Changes in Notice Requirements Applicable to Certain Distributions From Qualified Retirement Plans

Various notice requirements are mandated for recipients of distributions eligible for rollover treatment under Code Section 402(f), recipients of distributions of plan benefits in excess of $5,000 under Code Section 411(a)(11), and married participants subject to qualified joint and survivor annuities under Code Section 417. The PPA has changed the required content of such notices and the time frame by which they must be issued.

Effective for plan years beginning after 2006, notices issued pursuant to Code Section 411 must explain a participant’s right to defer receipt of a distribution as well as the consequences of failing to do so. Moreover, notices required under Code Sections 402(f), 411(a)(11) and 417 may be provided to participants no more than 180 days prior to the distribution date or annuity starting date, as applicable.

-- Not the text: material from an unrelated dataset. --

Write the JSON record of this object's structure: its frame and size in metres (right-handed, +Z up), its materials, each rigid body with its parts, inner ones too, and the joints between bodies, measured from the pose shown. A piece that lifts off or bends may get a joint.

Prior to the PPA, such notices were required to be provided to participants within 90 days of the applicable distribution date.

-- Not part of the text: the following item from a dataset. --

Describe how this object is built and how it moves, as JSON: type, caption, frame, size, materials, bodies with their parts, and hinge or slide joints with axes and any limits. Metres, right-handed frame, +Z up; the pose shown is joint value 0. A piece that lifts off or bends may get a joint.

The Notice clarifies that the new PPA notice requirements apply to plan years that begin after 2006, meaning that the new rules regarding the timing and content of the notices apply only to notices issued in those plan years, regardless of the date of the distributions.

The Notice also clarifies that plan administrators must revise notices issued pursuant to Section 411 before the regulations are amended to reflect the new law. Therefore, all such notices issued in plan years beginning after 2006 must be updated to reflect the new PPA content requirements.

Finally, the Notice addresses several concerns of plan administrators faced with complying with the PPA requirements before regulations are amended:

  • Plan administrators who make good-faith efforts to comply with the new requirements will not be treated as failing to meet those requirements for all notices issued within 90 days after the publication of amended regulations.
  • Under a safe harbor, plan administrators will be deemed to have made good-faith efforts to comply with PPA requirements if notices are written in a manner reasonably calculated to be understood by the average participant and provide the following information:
  1. In the case of a defined benefit plan, a description of how much larger benefits will be if the commencement of distributions is deferred. This can be a description that includes the financial effect of deferring distributions based solely on the normal form of benefit under the plan.
  2. In the case of a defined contribution plan, a description indicating the investment options available under the plan (including fees) that will be available if distributions are deferred.
  3. As to both types of plans, the portion of the summary plan description that contains any special rules that might materially affect a participant’s decision to defer.